所以虛竹和段譽一樣,愛上的都是李秋水家族的女子。
而他們的身世也可能是一樣的,都是大理段氏的子孫。
少室山大戰時,蕭遠山逼迫葉二娘承認了自己與玄慈有過一段情,但此時他也刻意提到了段正淳的看法。
(段正淳劇照)
當所謂的「真相」被揭曉前,眾人是將目光投向了段正淳,而段正淳本人也陷入了沉思:「段譽、阮星竹、華赫艮、范驊、巴天石等大理一系諸人,聽二人說到這一樁昔年的風流罪過,情不自禁地都偷眼向段正淳瞄去,均覺葉二娘這個情郎,身份,性情、處事、年紀,無一不和他相似。

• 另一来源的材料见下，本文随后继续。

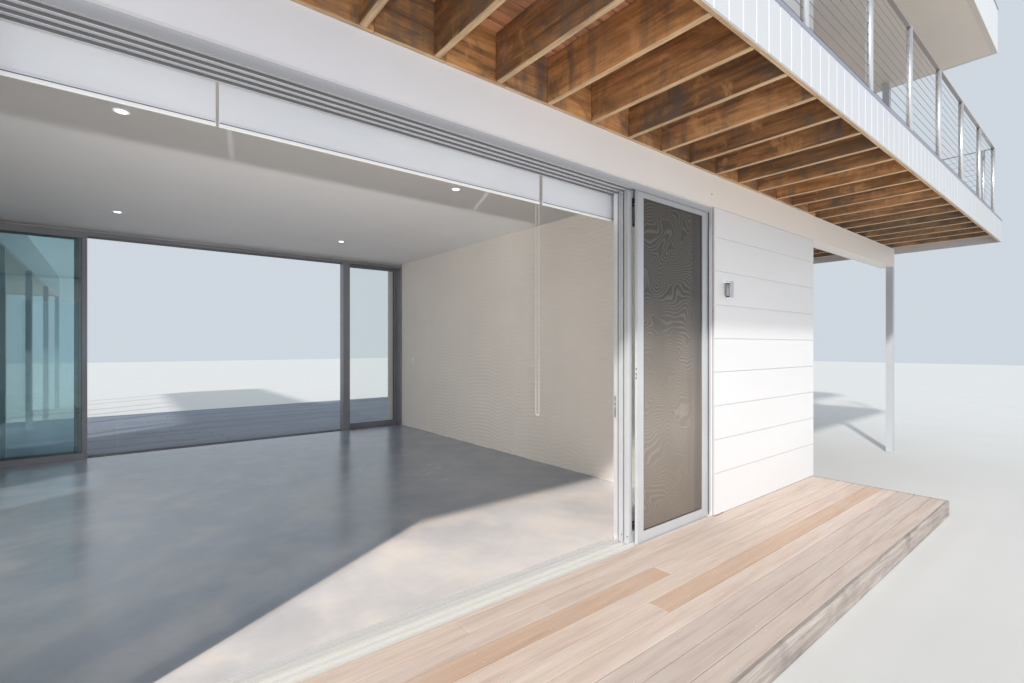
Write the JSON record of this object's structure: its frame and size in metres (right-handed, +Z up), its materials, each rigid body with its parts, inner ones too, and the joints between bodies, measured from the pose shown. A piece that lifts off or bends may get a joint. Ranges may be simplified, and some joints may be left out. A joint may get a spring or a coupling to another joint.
{
  "type": "beach house",
  "caption": "Two-storey flat-roofed beach house with a glazed living room that slides open at front and rear, timber decks, a balcony on a covered porch and a side verandah.",
  "frame": {"origin": "on the ground at the slab's underside, in line with the middle of the front doorway and of the house's depth", "axes": "+X along the front to the right as seen from outside, +Y into the house and towards the rear deck, +Z up"},
  "size_m": [14.036, 17.562, 6.525],
  "materials": {
    "concrete": "polished",
    "deck_timber": "weathered",
    "grey_timber": "weathered",
    "white_cladding": "satin paint",
    "relief_panel": "matte paint",
    "white_paint": "satin paint",
    "grey_steel": "satin",
    "ceiling_paint": "matte paint",
    "joist_timber": "weathered",
    "balcony_timber": "oiled",
    "fascia_paint": "satin paint",
    "capping_metal": "satin",
    "stainless_steel": "polished",
    "silver_aluminium": "satin powder coat",
    "grey_aluminium": "satin powder coat",
    "clear_glass": "polished",
    "roof_sheet": "satin",
    "soffit_paint": "matte paint",
    "insect_mesh": "woven",
    "blind_cloth": "woven",
    "white_metal": "gloss",
    "white_plastic": "gloss"
  },
  "bodies": {
    "house": {"ground_slab": "concrete", "front_deck": "deck_timber", "rear_deck": "grey_timber", "front_wall": "white_cladding", "rear_wall": "white_cladding", "end_walls": "white_cladding", "feature_wall": "relief_panel", "front_beam": "white_paint", "porch_beams": "white_paint", "posts": "grey_steel", "upper_floor": "ceiling_paint", "balcony_joists": "joist_timber", "terrace_joists": "joist_timber", "balcony_boards": "balcony_timber", "terrace_boards": "balcony_timber", "balcony_fascia": "fascia_paint", "metal_capping": "capping_metal", "front_balustrade": "stainless_steel", "side_balustrades": "stainless_steel", "upper_front_wall": "white_cladding", "upper_rear_wall": "white_cladding", "upper_end_walls": "white_cladding", "window_frames": "silver_aluminium", "fixed_glass": "clear_glass", "roof_slab": "roof_sheet", "roof_soffit": "soffit_paint", "roof_fascia": "fascia_paint", "verandah_roof": "white_paint", "front_door_frame": "silver_aluminium", "rear_door_frame": "grey_aluminium", "blind_fabric": "blind_cloth", "blind_fittings": "white_metal", "bead_chain": "white_plastic", "downlights": "white_plastic", "wall_light_body": "silver_aluminium", "switch_plate": "white_plastic"},
    "front_left_door": {"front_left_slider": "silver_aluminium", "front_left_glass": "clear_glass"},
    "front_inner_door": {"front_inner_slider": "silver_aluminium", "front_inner_glass": "clear_glass"},
    "front_outer_door": {"front_outer_slider": "silver_aluminium", "front_outer_glass": "clear_glass"},
    "screen": {"screen_door": "silver_aluminium", "screen_mesh": "insect_mesh"},
    "rear_inner_door": {"rear_inner_slider": "grey_aluminium", "rear_inner_glass": "clear_glass"},
    "rear_middle_door": {"rear_middle_slider": "grey_aluminium", "rear_middle_glass": "clear_glass"},
    "rear_outer_door": {"rear_outer_slider": "grey_aluminium", "rear_outer_glass": "clear_glass"}
  },
  "joints": [
    {"name": "front_left_slide", "type": "slide", "parent": "house", "child": "front_left_door", "axis": [1, 0, 0], "range_m": [0, 1.182]},
    {"name": "front_inner_slide", "type": "slide", "parent": "house", "child": "front_inner_door", "axis": [-1, 0, 0], "range_m": [0, 1.182]},
    {"name": "front_outer_slide", "type": "slide", "parent": "house", "child": "front_outer_door", "axis": [-1, 0, 0], "range_m": [0, 2.373]},
    {"name": "screen_slide", "type": "slide", "parent": "house", "child": "screen", "axis": [-1, 0, 0], "range_m": [0, 4.61]},
    {"name": "rear_inner_slide", "type": "slide", "parent": "house", "child": "rear_inner_door", "axis": [1, 0, 0], "range_m": [0, 3.532]},
    {"name": "rear_middle_slide", "type": "slide", "parent": "house", "child": "rear_middle_door", "axis": [1, 0, 0], "range_m": [0, 2.368]},
    {"name": "rear_outer_slide", "type": "slide", "parent": "house", "child": "rear_outer_door", "axis": [1, 0, 0], "range_m": [0, 1.199]}
  ]
}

更有人想起:‘那日四大惡人同赴大理,多半是為了找鎮南王討這筆孽債。’連段正淳也大起疑心:‘我所識女子著實不少,難道有她在內?怎麼半點也記不起來?倘若真是我累得她如此,縱然在天下英雄之前聲名掃地,段某也決不能絲毫虧待了她。只不過……只不過……怎麼全然記不得了?’」
如果說虛竹也是段正淳的孩子,那一切就說得通了。
虛竹與段譽都是段氏子孫,而他們又都愛上了李秋水家族的女子,還同樣學了逍遙派的武功,都以「不愛習武」的人設成為了絕頂高手,所有的細節就都一一對應上了。